In September Russian prankster Vladimir Kuznetsov released an audio recording in which he allegedly speaks with Volosko and pretends to be Poroshenko’s ally Hranovsky.

The person portrayed as Volosko expressed readiness to take orders from Hranovsky. “Understood, I’ve heard you,” she said. “I’ll do everything in my power.”

She also promised to get in touch with the judge who is hearing a case against Saakashvili ally David Sakvarelidze and asked the prankster whether the court was supposed to impose travel restrictions on him.

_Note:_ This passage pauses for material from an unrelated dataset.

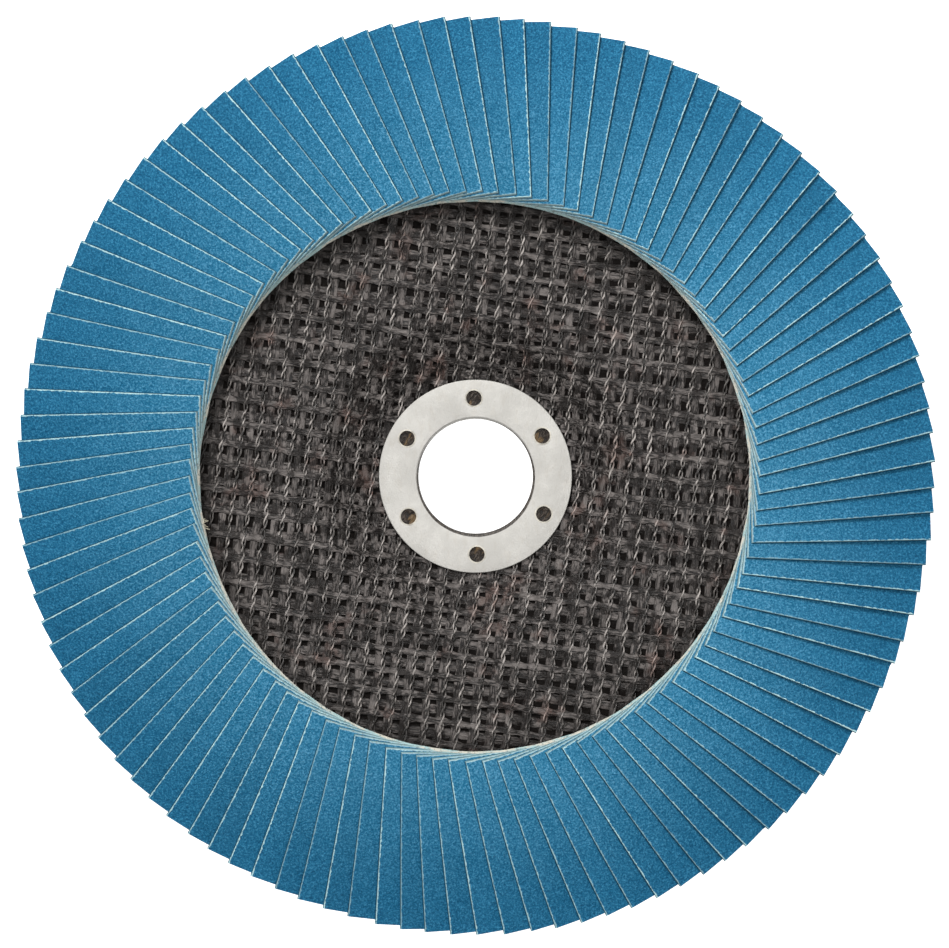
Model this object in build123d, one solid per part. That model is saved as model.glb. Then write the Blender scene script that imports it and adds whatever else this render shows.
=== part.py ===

In her response to the Kyiv Post, Volosko did not deny that she had spoken to the prankster but claimed that the conversation could have no legal consequences and dismissed the prank as part of Russia’s disinformation war.

Crackdown on activists

Meanwhile, the authorities continued a crackdown on Saakashvili supporters ahead of the Oct. 17 Kyiv rally.

On Oct. 13, the police detained several activists of Saakashvili’s Movement of New Forces who were distributing leaflets for the rally in Kyiv and claimed that the materials contained calls for overthrowing the government.

Sakvarelidze also wrote on Oct. 14 that the Security Service of Ukraine, or SBU, had blocked the distribution of leaflets printed for the rally through the Nova Poshta postal services firm. The SBU did not respond to a request for comment.

On Oct. 15, Ukrainian border guards refused entry to Ukraine to Koba Nakopia, a Georgian associate of Saakashvili. They said there was a ban on his entry without specifying the reasons for the ban.

Sakvarelidze also said on Oct. 16 that the authorities were blocking the transportation of protesters by bus to Kyiv for the Oct. 17 demonstration from the cities of Kryvy Rih, Zhytomyr and Kropyvnytsky.

The National Corps, a nationalist group, said on Oct. 16 that the police and the National Guard were blocking roads leading to Kyiv and checking all major vehicles for the presence of protesters.

“History is repeating itself,” the group said. “Last time people were checked the same way by (ex-President Viktor) Yanukovych’s regime. Now Poroshenko’s regime is making the same mistake.”